Some cities "never bothered to institute the reforms, policies and programs that impacted violent crime because they felt immune from what they saw as big-city issues," said Jack Levin, director of the Brudnick Center on Violence at Northeastern University in Boston. "Now they're paying the price."
These efforts include limiting gun purchases, suing rogue dealers and deploying officers more strategically, based on crime data analysis.
he vast majority of U.S. homicides — nearly 90 percent in Newark last year — involve guns. And they are more powerful than ever. The weapons of choice are semiautomatics that can spray dozens of bullets within seconds.
"We're seeing 40, 45 shots," said Richard Ross, Philadelphia's deputy police commissioner. In one recent killing, "I think they fired 20 shots into him. That's remarkable." He added: "For some of these young people, it's the glamour of it. They want to carry on their block."
Some cite a drop in federal aid for ordinary law enforcement in favor of homeland security spending.

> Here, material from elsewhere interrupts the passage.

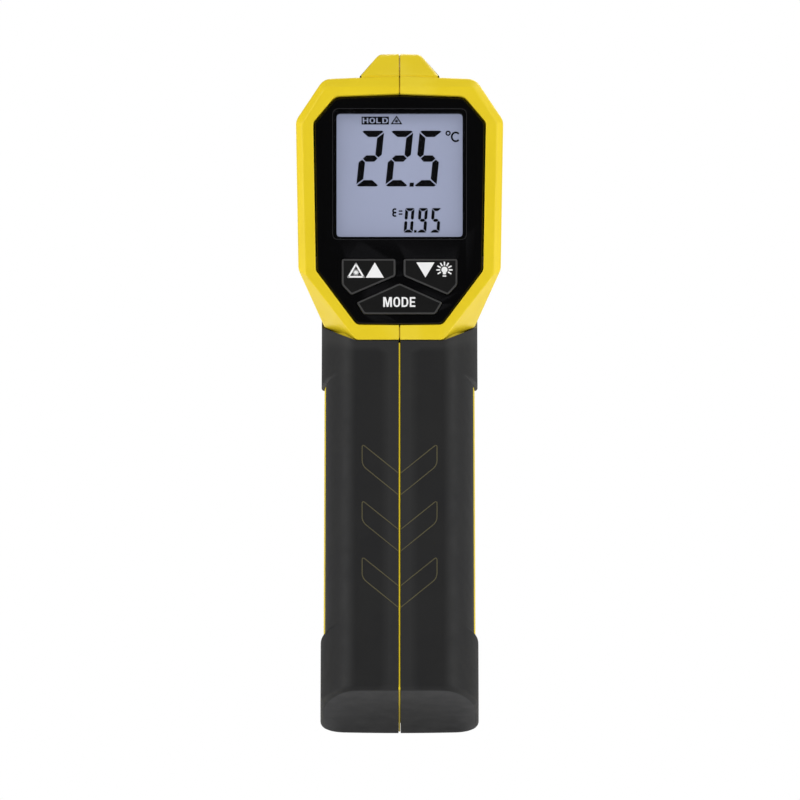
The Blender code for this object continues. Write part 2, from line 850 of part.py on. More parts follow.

According to Ross, federal grants used mostly for police overtime in Philadelphia fell from more than $4 million in 2002 to about $1 million last year.
The number of police officers per capita has fallen 10 percent since 2000 in cities of more than 225,000, according to Northeastern University criminologist James Alan Fox. Yet post-Sept. 11 fears, especially in Boston, have forced police to monitor government buildings and transportation hubs while also watching for street crime, he said.
"We've shifted our resources from hometown security to homeland security," Fox said. "We have left relatively unattended the poor and powerless who face violence every day and hear gunshots every night."